Source data
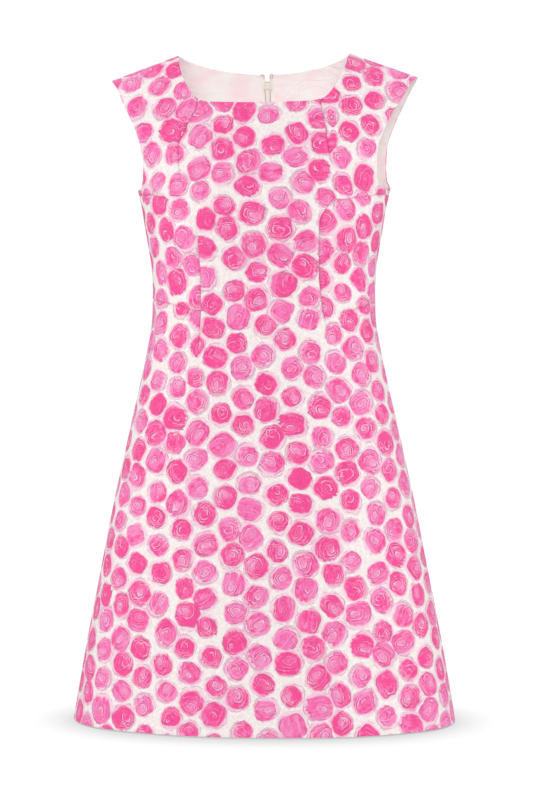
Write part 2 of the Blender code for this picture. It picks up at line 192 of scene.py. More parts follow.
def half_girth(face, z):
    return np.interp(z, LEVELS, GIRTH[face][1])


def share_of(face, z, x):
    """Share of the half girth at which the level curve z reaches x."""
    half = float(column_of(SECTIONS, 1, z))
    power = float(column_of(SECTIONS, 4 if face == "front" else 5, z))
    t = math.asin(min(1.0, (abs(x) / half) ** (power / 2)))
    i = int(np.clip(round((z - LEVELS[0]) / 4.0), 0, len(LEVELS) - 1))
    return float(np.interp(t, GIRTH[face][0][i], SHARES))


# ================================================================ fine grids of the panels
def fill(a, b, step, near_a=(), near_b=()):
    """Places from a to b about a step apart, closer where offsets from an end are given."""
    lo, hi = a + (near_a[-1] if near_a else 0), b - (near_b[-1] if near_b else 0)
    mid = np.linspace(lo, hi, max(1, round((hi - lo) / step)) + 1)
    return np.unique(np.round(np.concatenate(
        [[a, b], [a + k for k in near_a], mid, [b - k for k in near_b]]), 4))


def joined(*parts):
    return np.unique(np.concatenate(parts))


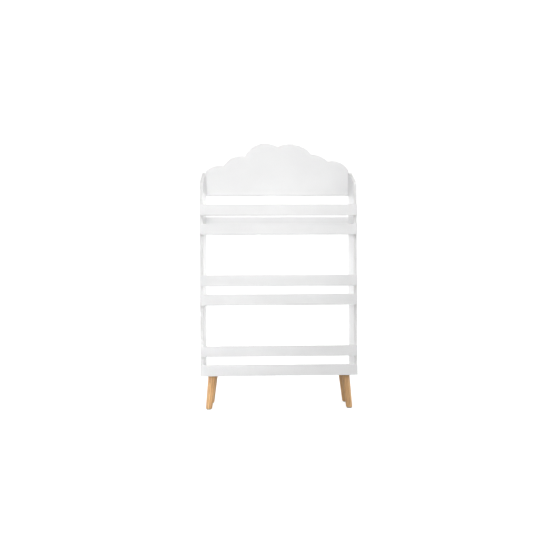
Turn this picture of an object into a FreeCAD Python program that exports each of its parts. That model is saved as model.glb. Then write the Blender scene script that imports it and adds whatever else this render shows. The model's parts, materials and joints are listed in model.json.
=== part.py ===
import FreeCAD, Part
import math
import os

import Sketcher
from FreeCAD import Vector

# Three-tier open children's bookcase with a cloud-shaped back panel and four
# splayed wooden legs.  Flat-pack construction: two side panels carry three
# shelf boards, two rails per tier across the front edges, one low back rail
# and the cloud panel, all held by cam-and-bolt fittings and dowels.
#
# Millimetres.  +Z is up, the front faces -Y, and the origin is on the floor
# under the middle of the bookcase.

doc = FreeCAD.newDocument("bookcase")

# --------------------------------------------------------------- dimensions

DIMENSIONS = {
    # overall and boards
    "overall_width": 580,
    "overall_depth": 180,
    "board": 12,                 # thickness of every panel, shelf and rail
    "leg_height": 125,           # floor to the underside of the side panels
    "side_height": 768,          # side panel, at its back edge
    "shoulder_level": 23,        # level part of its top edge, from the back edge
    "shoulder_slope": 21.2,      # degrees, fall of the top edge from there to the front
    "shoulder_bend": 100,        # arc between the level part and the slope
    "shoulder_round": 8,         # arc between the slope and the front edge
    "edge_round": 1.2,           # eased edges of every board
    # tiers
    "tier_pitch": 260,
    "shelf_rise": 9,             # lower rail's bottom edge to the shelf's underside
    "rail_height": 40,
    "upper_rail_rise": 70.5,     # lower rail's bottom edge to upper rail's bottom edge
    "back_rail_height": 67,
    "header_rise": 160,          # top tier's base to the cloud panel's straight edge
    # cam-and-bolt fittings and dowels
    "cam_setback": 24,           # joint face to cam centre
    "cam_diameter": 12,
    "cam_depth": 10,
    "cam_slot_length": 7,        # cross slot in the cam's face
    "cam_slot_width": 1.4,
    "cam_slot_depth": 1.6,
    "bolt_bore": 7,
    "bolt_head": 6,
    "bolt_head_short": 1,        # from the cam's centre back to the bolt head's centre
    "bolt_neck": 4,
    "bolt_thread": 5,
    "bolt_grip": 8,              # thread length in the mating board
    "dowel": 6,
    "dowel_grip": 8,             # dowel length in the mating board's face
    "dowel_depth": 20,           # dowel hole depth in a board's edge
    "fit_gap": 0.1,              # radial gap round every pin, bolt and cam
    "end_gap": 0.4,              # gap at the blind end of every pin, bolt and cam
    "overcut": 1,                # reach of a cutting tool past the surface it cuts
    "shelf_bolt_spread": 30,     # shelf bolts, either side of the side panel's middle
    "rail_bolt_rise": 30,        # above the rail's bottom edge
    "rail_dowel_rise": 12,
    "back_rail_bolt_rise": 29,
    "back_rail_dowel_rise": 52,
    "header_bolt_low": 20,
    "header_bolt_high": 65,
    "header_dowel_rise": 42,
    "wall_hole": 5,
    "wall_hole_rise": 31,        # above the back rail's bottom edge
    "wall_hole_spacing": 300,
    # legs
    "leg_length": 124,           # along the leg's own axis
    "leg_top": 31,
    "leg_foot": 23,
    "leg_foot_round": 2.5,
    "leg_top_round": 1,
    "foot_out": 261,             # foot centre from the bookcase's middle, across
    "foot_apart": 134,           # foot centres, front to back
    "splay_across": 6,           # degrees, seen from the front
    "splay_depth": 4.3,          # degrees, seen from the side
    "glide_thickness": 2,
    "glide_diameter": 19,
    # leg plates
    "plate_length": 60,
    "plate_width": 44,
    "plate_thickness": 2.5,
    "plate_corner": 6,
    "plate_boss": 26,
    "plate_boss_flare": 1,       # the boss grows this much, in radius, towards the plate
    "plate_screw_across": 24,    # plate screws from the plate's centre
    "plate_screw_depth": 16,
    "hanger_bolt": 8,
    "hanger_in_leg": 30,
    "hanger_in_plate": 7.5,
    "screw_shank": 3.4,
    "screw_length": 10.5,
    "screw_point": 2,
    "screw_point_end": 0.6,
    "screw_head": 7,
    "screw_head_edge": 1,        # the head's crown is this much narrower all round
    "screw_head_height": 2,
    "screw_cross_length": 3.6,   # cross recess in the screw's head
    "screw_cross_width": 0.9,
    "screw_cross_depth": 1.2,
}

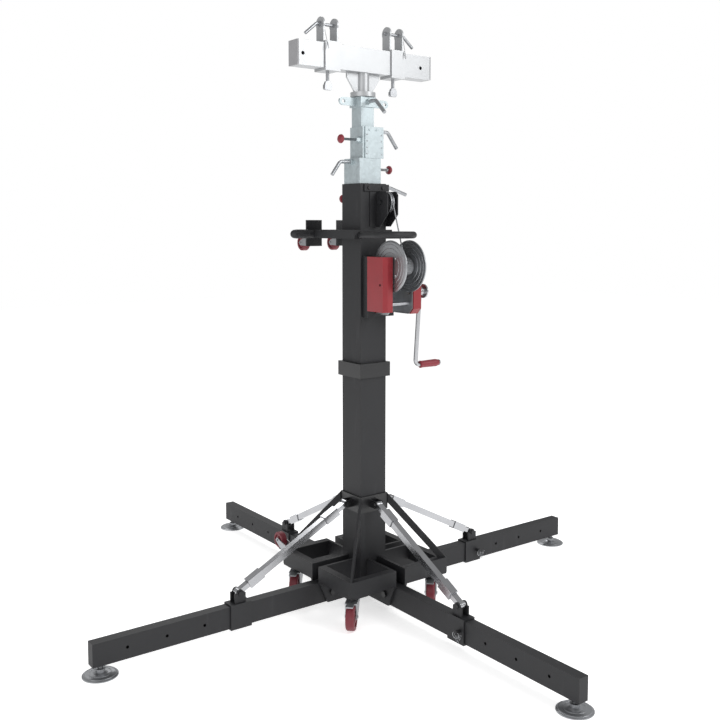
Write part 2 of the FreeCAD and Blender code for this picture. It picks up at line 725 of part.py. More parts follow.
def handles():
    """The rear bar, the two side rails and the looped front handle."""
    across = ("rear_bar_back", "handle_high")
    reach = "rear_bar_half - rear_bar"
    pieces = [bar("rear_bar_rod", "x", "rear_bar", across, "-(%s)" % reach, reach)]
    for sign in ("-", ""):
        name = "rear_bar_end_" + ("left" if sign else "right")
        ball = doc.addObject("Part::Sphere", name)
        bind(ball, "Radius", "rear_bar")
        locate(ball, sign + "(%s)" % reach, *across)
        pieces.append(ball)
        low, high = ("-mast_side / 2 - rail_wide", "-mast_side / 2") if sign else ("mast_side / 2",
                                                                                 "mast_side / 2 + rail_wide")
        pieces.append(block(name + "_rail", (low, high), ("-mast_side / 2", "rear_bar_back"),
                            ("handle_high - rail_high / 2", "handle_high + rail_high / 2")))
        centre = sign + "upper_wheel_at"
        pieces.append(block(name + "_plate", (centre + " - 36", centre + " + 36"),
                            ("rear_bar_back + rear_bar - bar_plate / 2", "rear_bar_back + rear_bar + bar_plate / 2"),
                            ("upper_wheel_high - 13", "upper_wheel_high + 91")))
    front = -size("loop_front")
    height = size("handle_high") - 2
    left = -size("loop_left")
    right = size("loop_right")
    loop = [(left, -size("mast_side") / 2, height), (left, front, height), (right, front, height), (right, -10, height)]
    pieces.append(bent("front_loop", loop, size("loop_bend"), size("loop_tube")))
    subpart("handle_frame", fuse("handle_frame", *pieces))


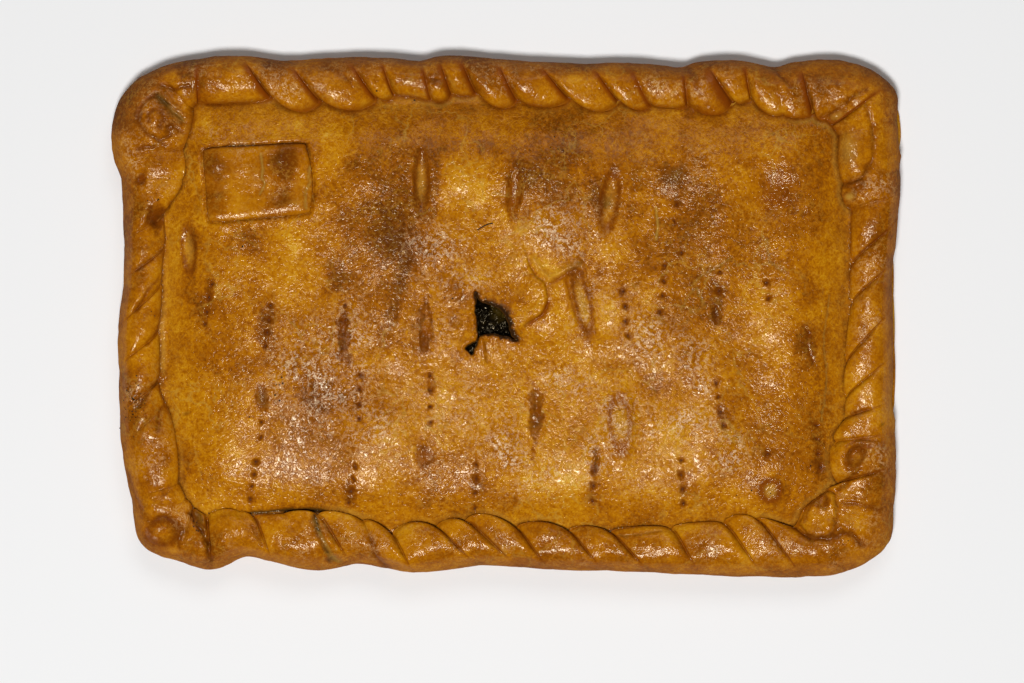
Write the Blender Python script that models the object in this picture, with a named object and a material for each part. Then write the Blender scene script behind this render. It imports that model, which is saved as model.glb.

Task objective
Output every record above exactly as it appears.

Worked solution
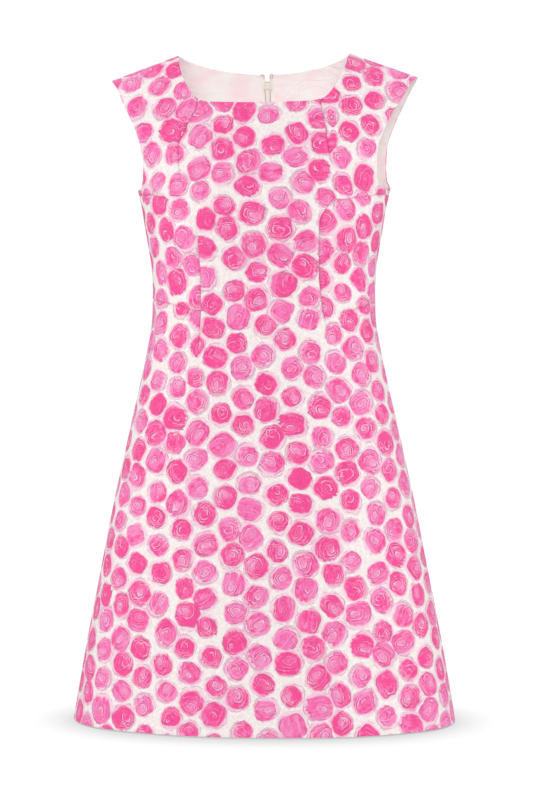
Write part 2 of the Blender code for this picture. It picks up at line 192 of scene.py. More parts follow.
def half_girth(face, z):
    return np.interp(z, LEVELS, GIRTH[face][1])


def share_of(face, z, x):
    """Share of the half girth at which the level curve z reaches x."""
    half = float(column_of(SECTIONS, 1, z))
    power = float(column_of(SECTIONS, 4 if face == "front" else 5, z))
    t = math.asin(min(1.0, (abs(x) / half) ** (power / 2)))
    i = int(np.clip(round((z - LEVELS[0]) / 4.0), 0, len(LEVELS) - 1))
    return float(np.interp(t, GIRTH[face][0][i], SHARES))


# ================================================================ fine grids of the panels
def fill(a, b, step, near_a=(), near_b=()):
    """Places from a to b about a step apart, closer where offsets from an end are given."""
    lo, hi = a + (near_a[-1] if near_a else 0), b - (near_b[-1] if near_b else 0)
    mid = np.linspace(lo, hi, max(1, round((hi - lo) / step)) + 1)
    return np.unique(np.round(np.concatenate(
        [[a, b], [a + k for k in near_a], mid, [b - k for k in near_b]]), 4))


def joined(*parts):
    return np.unique(np.concatenate(parts))


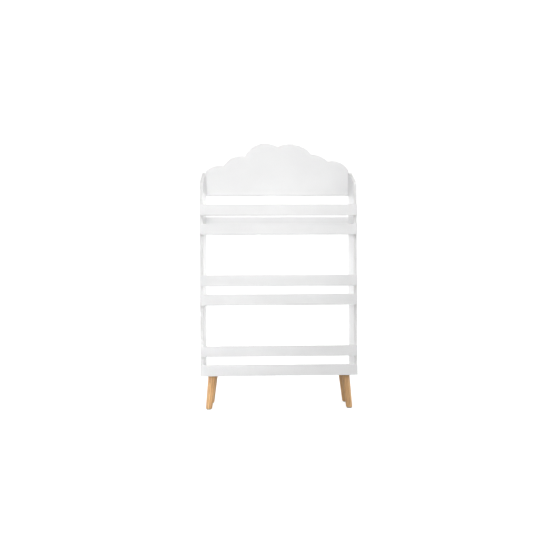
Turn this picture of an object into a FreeCAD Python program that exports each of its parts. That model is saved as model.glb. Then write the Blender scene script that imports it and adds whatever else this render shows. The model's parts, materials and joints are listed in model.json.
=== part.py ===
import FreeCAD, Part
import math
import os

import Sketcher
from FreeCAD import Vector

# Three-tier open children's bookcase with a cloud-shaped back panel and four
# splayed wooden legs.  Flat-pack construction: two side panels carry three
# shelf boards, two rails per tier across the front edges, one low back rail
# and the cloud panel, all held by cam-and-bolt fittings and dowels.
#
# Millimetres.  +Z is up, the front faces -Y, and the origin is on the floor
# under the middle of the bookcase.

doc = FreeCAD.newDocument("bookcase")

# --------------------------------------------------------------- dimensions

DIMENSIONS = {
    # overall and boards
    "overall_width": 580,
    "overall_depth": 180,
    "board": 12,                 # thickness of every panel, shelf and rail
    "leg_height": 125,           # floor to the underside of the side panels
    "side_height": 768,          # side panel, at its back edge
    "shoulder_level": 23,        # level part of its top edge, from the back edge
    "shoulder_slope": 21.2,      # degrees, fall of the top edge from there to the front
    "shoulder_bend": 100,        # arc between the level part and the slope
    "shoulder_round": 8,         # arc between the slope and the front edge
    "edge_round": 1.2,           # eased edges of every board
    # tiers
    "tier_pitch": 260,
    "shelf_rise": 9,             # lower rail's bottom edge to the shelf's underside
    "rail_height": 40,
    "upper_rail_rise": 70.5,     # lower rail's bottom edge to upper rail's bottom edge
    "back_rail_height": 67,
    "header_rise": 160,          # top tier's base to the cloud panel's straight edge
    # cam-and-bolt fittings and dowels
    "cam_setback": 24,           # joint face to cam centre
    "cam_diameter": 12,
    "cam_depth": 10,
    "cam_slot_length": 7,        # cross slot in the cam's face
    "cam_slot_width": 1.4,
    "cam_slot_depth": 1.6,
    "bolt_bore": 7,
    "bolt_head": 6,
    "bolt_head_short": 1,        # from the cam's centre back to the bolt head's centre
    "bolt_neck": 4,
    "bolt_thread": 5,
    "bolt_grip": 8,              # thread length in the mating board
    "dowel": 6,
    "dowel_grip": 8,             # dowel length in the mating board's face
    "dowel_depth": 20,           # dowel hole depth in a board's edge
    "fit_gap": 0.1,              # radial gap round every pin, bolt and cam
    "end_gap": 0.4,              # gap at the blind end of every pin, bolt and cam
    "overcut": 1,                # reach of a cutting tool past the surface it cuts
    "shelf_bolt_spread": 30,     # shelf bolts, either side of the side panel's middle
    "rail_bolt_rise": 30,        # above the rail's bottom edge
    "rail_dowel_rise": 12,
    "back_rail_bolt_rise": 29,
    "back_rail_dowel_rise": 52,
    "header_bolt_low": 20,
    "header_bolt_high": 65,
    "header_dowel_rise": 42,
    "wall_hole": 5,
    "wall_hole_rise": 31,        # above the back rail's bottom edge
    "wall_hole_spacing": 300,
    # legs
    "leg_length": 124,           # along the leg's own axis
    "leg_top": 31,
    "leg_foot": 23,
    "leg_foot_round": 2.5,
    "leg_top_round": 1,
    "foot_out": 261,             # foot centre from the bookcase's middle, across
    "foot_apart": 134,           # foot centres, front to back
    "splay_across": 6,           # degrees, seen from the front
    "splay_depth": 4.3,          # degrees, seen from the side
    "glide_thickness": 2,
    "glide_diameter": 19,
    # leg plates
    "plate_length": 60,
    "plate_width": 44,
    "plate_thickness": 2.5,
    "plate_corner": 6,
    "plate_boss": 26,
    "plate_boss_flare": 1,       # the boss grows this much, in radius, towards the plate
    "plate_screw_across": 24,    # plate screws from the plate's centre
    "plate_screw_depth": 16,
    "hanger_bolt": 8,
    "hanger_in_leg": 30,
    "hanger_in_plate": 7.5,
    "screw_shank": 3.4,
    "screw_length": 10.5,
    "screw_point": 2,
    "screw_point_end": 0.6,
    "screw_head": 7,
    "screw_head_edge": 1,        # the head's crown is this much narrower all round
    "screw_head_height": 2,
    "screw_cross_length": 3.6,   # cross recess in the screw's head
    "screw_cross_width": 0.9,
    "screw_cross_depth": 1.2,
}

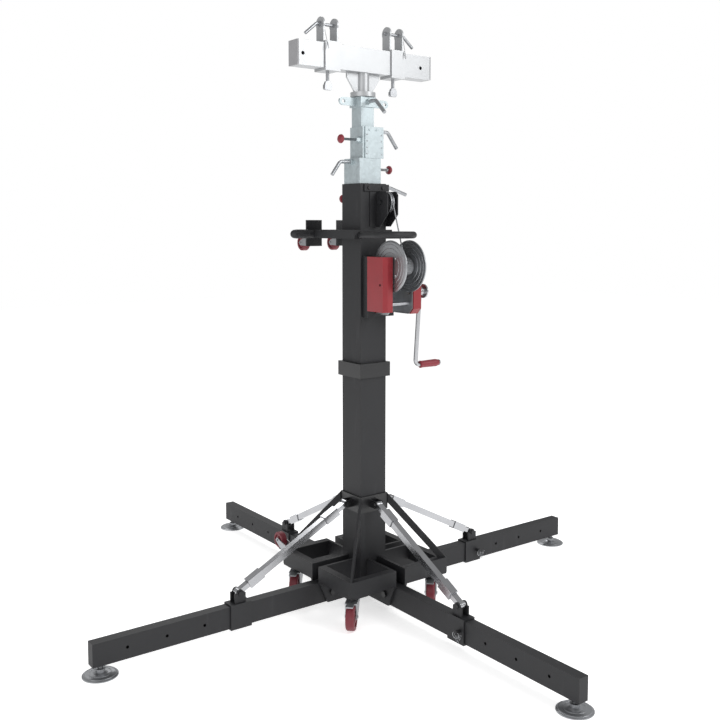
Write part 2 of the FreeCAD and Blender code for this picture. It picks up at line 725 of part.py. More parts follow.
def handles():
    """The rear bar, the two side rails and the looped front handle."""
    across = ("rear_bar_back", "handle_high")
    reach = "rear_bar_half - rear_bar"
    pieces = [bar("rear_bar_rod", "x", "rear_bar", across, "-(%s)" % reach, reach)]
    for sign in ("-", ""):
        name = "rear_bar_end_" + ("left" if sign else "right")
        ball = doc.addObject("Part::Sphere", name)
        bind(ball, "Radius", "rear_bar")
        locate(ball, sign + "(%s)" % reach, *across)
        pieces.append(ball)
        low, high = ("-mast_side / 2 - rail_wide", "-mast_side / 2") if sign else ("mast_side / 2",
                                                                                 "mast_side / 2 + rail_wide")
        pieces.append(block(name + "_rail", (low, high), ("-mast_side / 2", "rear_bar_back"),
                            ("handle_high - rail_high / 2", "handle_high + rail_high / 2")))
        centre = sign + "upper_wheel_at"
        pieces.append(block(name + "_plate", (centre + " - 36", centre + " + 36"),
                            ("rear_bar_back + rear_bar - bar_plate / 2", "rear_bar_back + rear_bar + bar_plate / 2"),
                            ("upper_wheel_high - 13", "upper_wheel_high + 91")))
    front = -size("loop_front")
    height = size("handle_high") - 2
    left = -size("loop_left")
    right = size("loop_right")
    loop = [(left, -size("mast_side") / 2, height), (left, front, height), (right, front, height), (right, -10, height)]
    pieces.append(bent("front_loop", loop, size("loop_bend"), size("loop_tube")))
    subpart("handle_frame", fuse("handle_frame", *pieces))


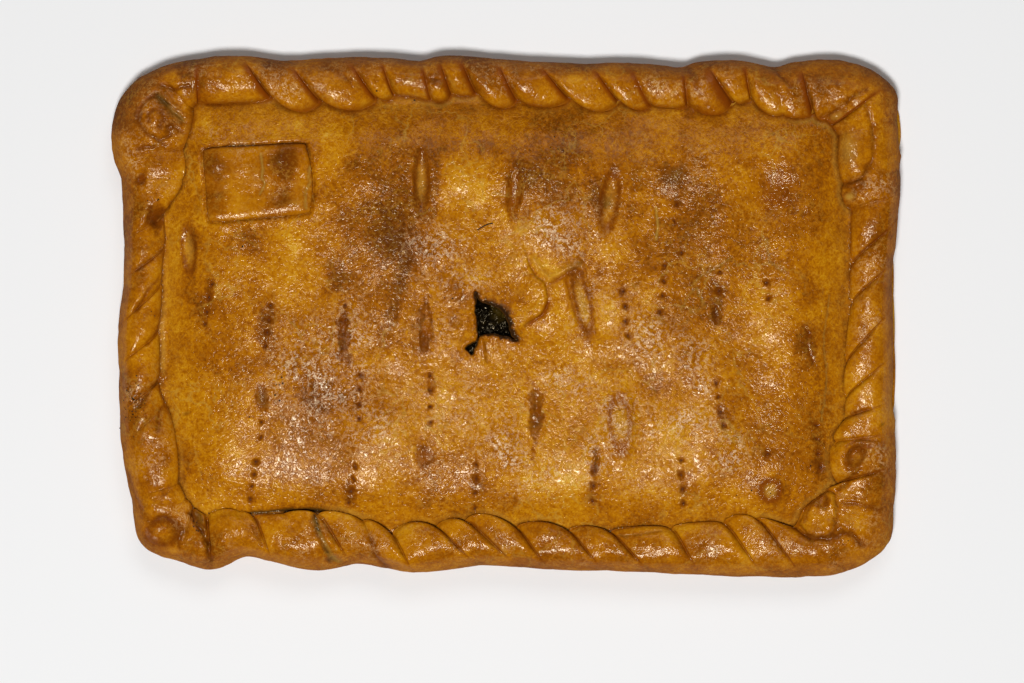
Write the Blender Python script that models the object in this picture, with a named object and a material for each part. Then write the Blender scene script behind this render. It imports that model, which is saved as model.glb.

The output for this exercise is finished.